The next day, you hope to see him again. The universe grants you your wish and you see him walking towards you with a bright smile and the same twinkle in his eyes. You are caught off-guard again. He was never so happy to see you before. What happened last night? Did he too think about you before going to sleep? Was that bright smile and twinkle in his eyes for you?
In the days that follow, you become fast friends. You share your numbers, share your everyday details and share everything small, big and mundane that happens in your life. He is the last person you say good night to and every morning you wake up to his good morning texts. He has met all your friends and they adore you both as a ‘couple’. His family knows all about you and was very excited to meet you on his birthday dinner with friends. One day, you realize that the twinkle in his eyes now hold galaxies and that you have fallen for the soul that he is.
Thinking he is the shy type, you decide to be bold and ask him out. What’s the harm after all? You know deep down that he likes you too. His laughter has a special ring when he is with you. His eyes always search for you in a room full of people. Even though he is an extrovert, he shares private and personal details of his life only with you. Definitely you are on his mind too. And so you ask him out. You are met with a look which is a mixture of shock and confusion.
“I have always seen you only as a good friend. I know this is selfish but can’t we remain just friends? I don’t want to lose you.”
You look at him in disbelief. You are half expecting him to burst into laughter, hug you tight and say he was joking, that of course he liked you too. But only silence follows. You apologize to him. You don’t know what you are apologizing for but still do. As if liking him when all he ever felt was platonic love for you, is a crime. You apologize and leave before the streams of tears start flowing down your cheeks and make the already miserable situation more embarrassing for you. You let the tears fall after you reach home and fall on your bed, exhausted from all the emotions welling up inside you. You go back to the first memory you have of him and dissect every memory since to understand if you really misunderstood him and his feelings. You go over each and every conversations you had, you remember all the hugs that lingered a little longer, you think about all the times he showed you his vulnerable side. Was it all really because you are just a good friend? Did he really never felt that deep connection you felt all this time? Were his starry eyes not speaking of his love for you?
The next day, you dread waking up and getting off your bed. You don’t want to dress up and go out into the world where he exists. You don’t know how to react or what to say when you see him. You just wish to stay in your bed so that you never have to meet him again. You check your phone. There is no good morning text from him today. Were your feelings such a huge burden to him? Or is he feeling guilty about leading you on and so has decided to contact you only when necessary? Are you going to be just another friend like all the others he has? The questions haunt you too much and they take away the little courage you had in you to face the day ahead. You decide to call in sick, while hoping that when he doesn’t see you around, he will contact to check on you. You just need to hear his voice. You just need to know that you haven’t lost him forever because somewhere in your heart you feel that if you continue to exist in his life, one day eventually he will fall in love with you, just like you did.

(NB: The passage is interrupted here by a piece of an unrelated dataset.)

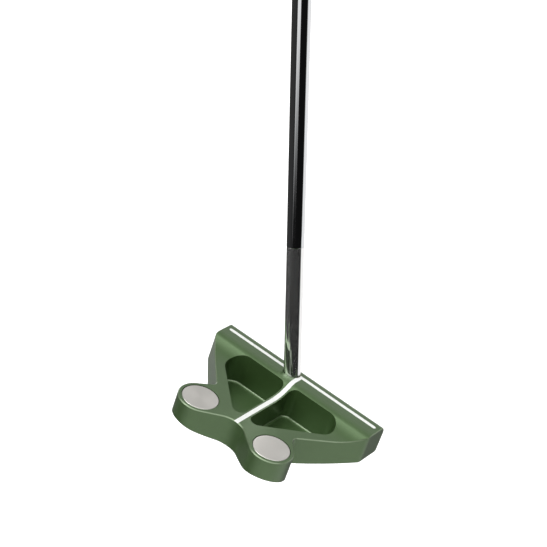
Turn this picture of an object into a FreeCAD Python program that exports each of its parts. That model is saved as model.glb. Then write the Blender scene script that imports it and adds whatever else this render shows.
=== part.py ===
import FreeCAD, Part
import math
import os
import Sketcher
from FreeCAD import Placement, Rotation, Vector

# Mallet putter at address. +X points to the toe, +Y to the target and +Z up.
# The row's origin is the middle of the grip, on the shaft's axis, where the hands hold it.
# The head is drawn in a frame of its own: x = 0 is its line of symmetry, y = 0 the middle of the
# white top line, and z = 0 the flat flange behind the sweep. The shaft, the grip and what they
# hold are drawn in another: z runs up the shaft's axis from the top of the head.

DIMENSIONS = [
    # Outline of the head, seen from above; the rear is at negative y
    ("HalfLength", 53.3, "half of the length from heel to toe"),
    ("FaceFront", 7.0, "striking face, in front of the top line"),
    ("WingCorner", 9.5, "rear end of the end walls, behind the top line"),
    ("WingCornerRadius", 5.0, "upright corner between end wall and wing"),
    ("WingAngle", 40.8, "rear edge of a wing, from fore and aft"),
    ("NeckRadius", 3.0, "inner corner between wing and pod"),
    ("NeckAngle", 40.0, "flank that runs out from the neck to the pod"),
    ("PodX", 24.1, "centre of a round rear pod, from the middle"),
    ("PodY", 57.7, "centre of a round rear pod, behind the top line"),
    ("PodRadius", 12.2, "outside of a pod"),
    ("NotchDepth", 57.2, "bottom of the rear notch, behind the top line"),
    ("NotchRadius", 11.6, "hollow between the two pods"),
    # Section of the head, seen from the toe
    ("LandHeight", 5.4, "top land above the flange"),
    ("LandRear", 6.0, "rear end of the top land, behind the top line"),
    ("CrestRadius", 8.0, "convex roll from the land into the sweep"),
    ("SweepEnd", 24.0, "where the sweep meets the flange"),
    ("TopFrontRadius", 4.0, "round between the land and the striking face"),
    ("FlangeThickness", 17.2, "flange down to the flat of the sole"),
    ("RearRollAngle", 24.0, "way the sole curves up to a pod, from straight back"),
    ("RearRollStart", 43.4, "where the sole starts to curve up to a pod"),
    ("RearRollRadius", 93.0, "curve of the sole under a pod"),
    ("EndRollStart", 18.5, "where the sole starts to curve up at heel and toe"),
    ("EndRollRadius", 120.0, "curve of the sole at heel and toe"),
    ("EdgeBreak", 0.45, "machined break on the upper edges"),
    ("LeadingEdge", 1.2, "round between the striking face and the sole"),
    # Blind pockets, one each side of the centre rib
    ("RibHalfWidth", 2.2, "half of the rib between the pockets"),
    ("PocketFront", 10.0, "front wall, behind the top line"),
    ("PocketFloor", 14.5, "floor below the flange"),
    ("PocketSlant", 44.5, "long wall, from fore and aft"),
    ("PocketReach", 40.8, "long wall, square from the head's origin"),
    ("PocketOuterRadius", 8.2, "corner by the wing"),
    ("PocketInnerRadius", 4.2, "corner by the rib, at the front"),
    ("PocketRearRadius", 4.1, "corner by the rib, at the rear"),
    ("PocketFloorRadius", 1.5, "round between walls and floor"),
    # Weights and their screws
    ("WeightRadius", 10.15, "steel weight"),
    ("WeightRecess", 0.15, "top of a weight below the flange"),
    ("WeightDepth", 12.2, "bottom of a weight below the flange"),
    ("WeightGap", 0.1, "clearance round a weight"),
    ("WeightChamfer", 0.35, "edge of a weight"),
    ("ScrewSeat", 14.0, "underside of a screw's head, below the flange"),
    ("ScrewHeadHeight", 1.8, "low head"),
    ("ScrewHeadRadius", 3.6, "low head"),
    ("ScrewBoreRadius", 4.0, "counterbore in the sole"),
    ("ScrewRadius", 2.0, "M4 shank"),
    ("ScrewHoleRadius", 2.2, "clearance hole in the floor of the bore"),
    ("ScrewEnd", 5.0, "tip of a screw, below the flange"),
    ("ThreadSpare", 1.0, "tapped hole past the tip of a screw"),
    ("SocketFlats", 2.5, "hexagon socket, across flats"),
    ("SocketDepth", 1.2, "hexagon socket"),
    # White paint fills
    ("TopLineWidth", 2.3, "top line"),
    ("TopLineReach", 49.6, "centre of the top line's round end, from the middle"),
    ("CentreLineWidth", 2.6, "centre line"),
    ("FillDepth", 0.4, "groove for the paint"),
    ("FillRecess", 0.04, "paint below the metal"),
    # Shaft: heights are along its axis, from the top of the head
    ("Lean", 19.0, "shaft from upright, towards the heel"),
    ("FootHeelward", 5.6, "shaft's axis at the top land, towards the heel"),
    ("FootBehind", 0.75, "shaft's axis at the top land, behind the top line"),
    ("SocketLength", 16.0, "shaft inside the head"),
    ("BondThickness", 0.15, "epoxy round and under the tip"),
    ("TipRadius", 4.7, "0.370 inch tip"),
    ("TipLength", 72.6, "parallel tip above the head"),
    ("SwageStep", 0.06, "rise where the taper starts"),
    ("MiddleRadius", 5.2, "shaft at the end of the slow taper"),
    ("MiddleLength", 330.0, "end of the slow taper"),
    ("ButtRadius", 7.1, "0.560 inch butt"),
    ("ButtStart", 575.0, "start of the parallel butt"),
    ("ShaftEnd", 848.0, "butt end of the tube"),
    ("ShaftWall", 0.9, "tube wall"),
    ("PlugLength", 12.0, "plug in the tip"),
    # Grip
    ("TapeThickness", 0.15, "two-sided tape under the grip"),
    ("GripMouth", 587.0, "lower end of the grip"),
    ("GripWaist", 705.0, "where the grip is widened most of the way"),
    ("GripEnd", 852.0, "butt end of the grip"),
    ("GripMouthRadius", 9.6, "round side of the grip, lower end"),
    ("GripMouthFlat", 8.8, "flat side of the grip, lower end"),
    ("GripWaistRadius", 12.2, "round side of the grip, at the waist"),
    ("GripWaistFlat", 10.2, "flat side of the grip, at the waist"),
    ("GripEndRadius", 13.6, "round side of the grip, butt end"),
    ("GripEndFlat", 11.6, "flat side of the grip, butt end"),
    ("GripCornerRadius", 3.0, "edges of the flat side"),
    ("GripLip", 1.2, "bevel on the ends of the grip"),
    ("CapRadius", 9.0, "cap let into the butt end of the grip"),
    ("CapThickness", 3.0, "cap"),
    ("CapStemLength", 11.0, "stem inside the tube"),
    ("CapStemGap", 0.2, "clearance round the stem"),
    ("VentRadius", 1.5, "vent hole through the cap"),
    ("Overcut", 4.0, "room that a cut is drawn past the metal it takes away"),
]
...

But the call never comes. You are left alone to collect the pieces of your heart and heal it on your own. You take out your journal and make a plan of how you will get over him. You will show up tomorrow. If you see him around, you won’t run away. You will give him the fake courteous smile, say a ‘hi’ and walk away before he can even say or explain anything. If he insists on talking about last night then you will act maturely, listen to him and end your conversation saying you cannot remain just friends with him anymore. You are already a little too deep to forget your feelings for him so soon. You don’t hate him. You just don’t want to bother him with your unrequited feelings because now you cannot see him as just a friend. You make your decision clear and you walk away. You won’t cry in front of him and you definitely won’t be mean to him. No matter how much you miss him or how badly you want to hear his voice, you won’t fall into the “just friends” trap with the hope of winning his heart someday. It will take time, a very long time to forget his smile and the twinkle in his eyes. You will hurt and cry and complain about how unfair unrequited love is. But you will stay strong and remain determined to not to pick up the phone and beg him to reconsider his decision.
You will cry yourself to sleep many nights praying God to help heal your broken heart, to help you forget all the happy memories that hurt you now. God will listen to your prayer every night and he will give you the patience and resilience to move forward. He will send his love through your family and friends who will act as his angels and help you get back on your feet. They will teach you to laugh again, to live again and be fearless to love again. They won’t let you think that this was “the end”. They will push you to go into the world and help you find your own place and identity again. And somewhere in all of this, you will one day stumble upon him again and you will feel nothing. You won’t feel the hurt, you won’t feel the need to run away. The awkward smile on his face or the lost twinkle in his eyes won’t bother you. This time you won’t say ‘hi’. This time it will be “good bye and take care!”
And that day, you will realize that you have finally healed.